Anna and the Apocalypse (2018)

3 Stars (out of 4)

Gingerbread of the Dead

By Jeffrey M. Anderson

Both the tone and the songs become a little melancholy as the movie goes along, but this frequently exuberant Christmas-zombie-musical is wonderfully creative, and has a touching emotional center.

In Anna and the Apocalypse, several high schoolers deal with their day-to-day problems. Anna (Ella Hunt) wants to travel to Australia after high school, but her widowed dad (Mark Benton) — the janitor at her school — is against the idea. Her best friend John (Malcolm Cumming) is secretly in love with her, and her ex-boyfriend Nick (Ben Wiggins) is an obnoxious bully.

Another friend, Steph (Sarah Swire), is a sophisticated lesbian who has been left on her own just before Christmastime by both her parents and her girlfriend. At least cabaret-style singer Lisa (Marli Siu) and her film geek boyfriend Chris (Christopher Leveaux) seem to be happy.

But everything changes when the zombies come. Four of the friends must try to get across town back to the high school, where their loved ones have remained holed up since the big Christmas show. But another problem lies in the sadistic headmaster (Paul Kaye), who doesn't mind if the brains of a few students wind up as zombie food.

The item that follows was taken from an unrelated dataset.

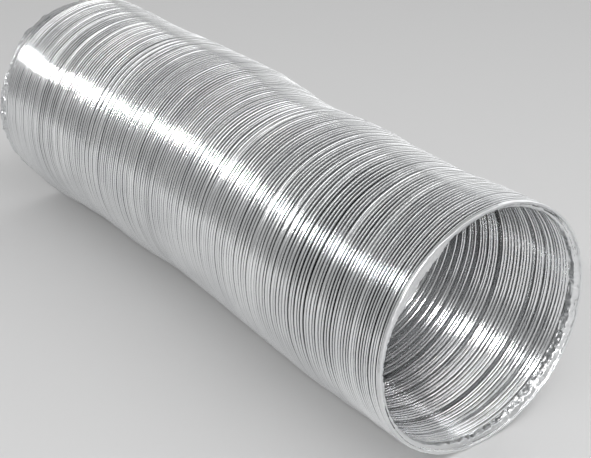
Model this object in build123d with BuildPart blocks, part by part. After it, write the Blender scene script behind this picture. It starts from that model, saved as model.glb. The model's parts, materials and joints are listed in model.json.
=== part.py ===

Dreamed up by a handful of fresh-faced newcomers, Anna and the Apocalypse features a batch of new songs, the most delightful of which are doled out in the first half-hour, although the amiable singing and dancing generally carries the later, sadder, darker ones through. (Only a vicious shriek-fest, sung by Kaye's villain, stops things dead for a time.) The zombie violence is mostly old hat, but there are a few clever new slayings, especially those taking place in a bowling alley and one involving a see-saw.

Of its triple-threat, Christmas is less present than the songs or zombies, or less so than in something like The Nightmare Before Christmas. Holiday imagery is used in twisted, subversive ways, such as Anna's choice of a candy cane (with a sharp end point) as a weapon, a Christmas tree on fire, or a big prop star in the stage performance. An ugly holiday sweater is also a highlight.

But aside from any gimmicks or genre-switching, what really comes through in Anna and the Apocalypse is a sense that the characters have genuine troubles, that they genuinely care for one another, and that death actually means something. Viewers may have expected to laugh and sing but may be surprised at having been moved.